One of the most important things about PODD is that the book always needs to be within arm’s reach, so Elsa can gesture toward it or look at it to initiate conversation.
Elsa’s book has 12 frames on each page. Hers is a high-contrast book with black background, to help her focus. Below you’ll find her first page. These squares are called pragmatic branches because they allow her to begin building her message with a clear intention and direction. The numbers on each square let her smart partner know where to flip next.
Naturally, Elsa loves PODD because it’s partner powered and kid directed. She is really social, and PODD requires a communication buddy. Attending the two-day course gave me renewed energy for PODD. If I don’t model speaking on it, how will Elsa know how to get to what she wants to say? It was very convicting. My girl deserves nothing less than full access to full language, at all times.

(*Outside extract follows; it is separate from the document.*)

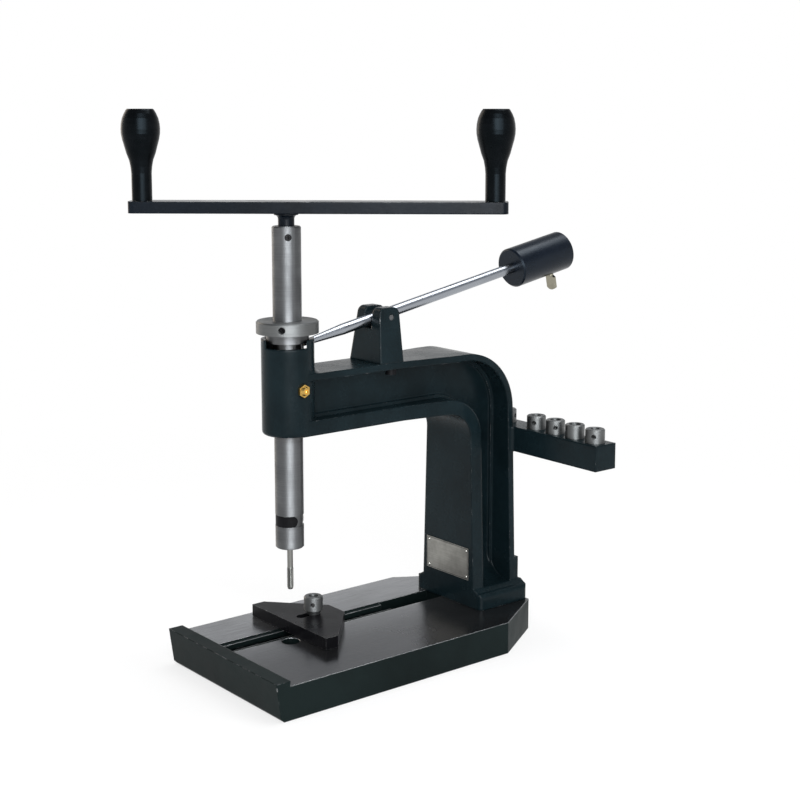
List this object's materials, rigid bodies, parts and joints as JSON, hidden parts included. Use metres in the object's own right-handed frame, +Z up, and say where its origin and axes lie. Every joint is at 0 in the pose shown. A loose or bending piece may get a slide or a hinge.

We used the puzzle activity page in Elsa’s PODD book while playing with our friend Kendall at a recent meet-up with fellow Wolf-Hirschhorn Syndrome families from Illinois and Iowa. We’ve known Kendall since she was a toddler, and Elsa was just a baby, and it’s been incredible to watch her grow and flourish. She is AMAZING and quite the role model for Elsa.
Here’s the full slideshow of our WHS playdate. It’s always wonderful seeing the kids and spending time with folks on this same rare parenting journey. Truly priceless. We are blessed by their friendship and, also, by the amazing tools that help our girl communicate.